An enhanced appreciation for the manner in which the invention operates may be had by referring to FIGS. 7-10. In FIG. 7 there is seen the disposition of the tabs 55 involved in the production of a Gm7 chord, such tabs being disposed at the Gm7 station. When the strings are not engaged for the production of such Gm7 chord, the tabs 55 corresponding to such Gm7 chord will be extended; that is to say, they will be disposed in the position illustrated in FIG. 7. However, when the tabs 55 corresponding to said Gm7 chord are depressed or pressed toward the neck of the instrument, the four note bars 49A, 49D, 49G and 49K will be rocked to cause cutting or engagement of the strings 31, 32, 33 and 34 by ap propriate of the frets 41, 42 and 43 to enable production of the various notes of the Gm7 chord. As illustrated in FIG. 8, in the production of the Gm7 chord all four strings, namely 31, 32, 33 and 34, will be driven into noteproducing engagement with fret 43.
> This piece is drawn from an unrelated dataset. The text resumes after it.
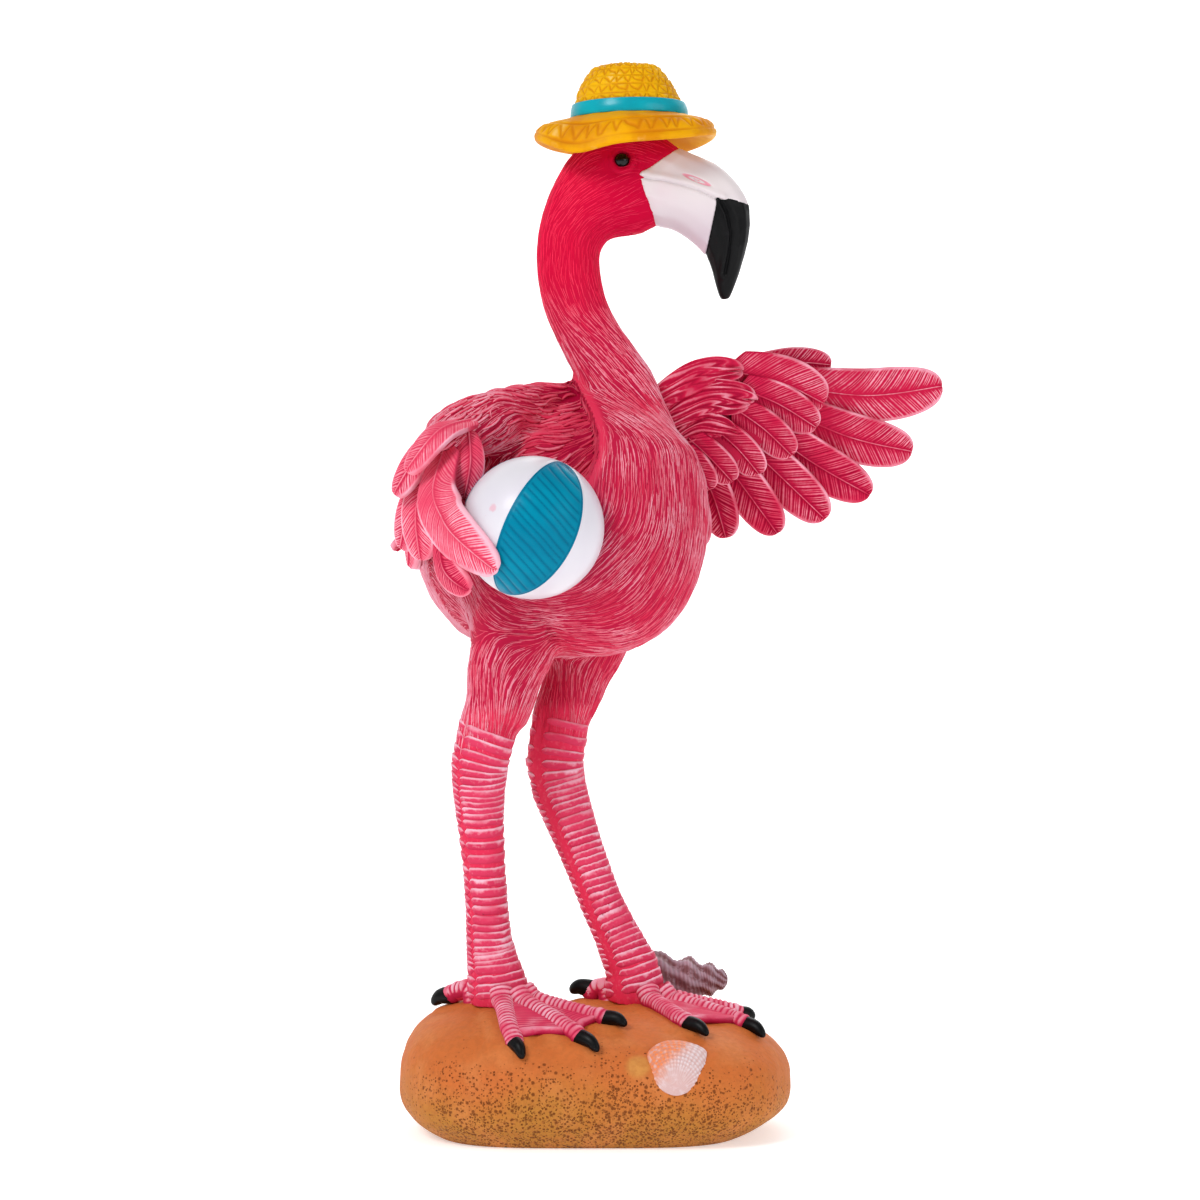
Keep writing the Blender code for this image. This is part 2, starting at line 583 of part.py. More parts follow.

For further illustration, in FIGS. 9 and 10 the station 45 for the production of the Cm chord is shown. By having reference to FIG. 10, it is seen that only three notes are involved in the Cm chord, namely, the notes produced by employment of the note bars 49A, 49F and 49M controlling the strings 31, 32 and 34. The other string 33 is played open, that is to say, it is not cut to produce a note. For that purpose, only three tabs 55 are disposed at the Cm station. When such tabs 55 are depressed, the lugs 54 connected with the note bars of said Cm chords will move from the position illustrated in FIG. 9 to the position shown in FIG. 10, it being appreciated that, upon reproduction of the chord, string 33 will be played open. By having reference to FIG. it is seen that while the note bar 49A is in note-forming position, the string 31 does not engage the fret 41. That is because lug 54 corresponding to note bar 49A will be caused to engage fret 43 and such engagement is not seen at the level of the section of FIG. 10.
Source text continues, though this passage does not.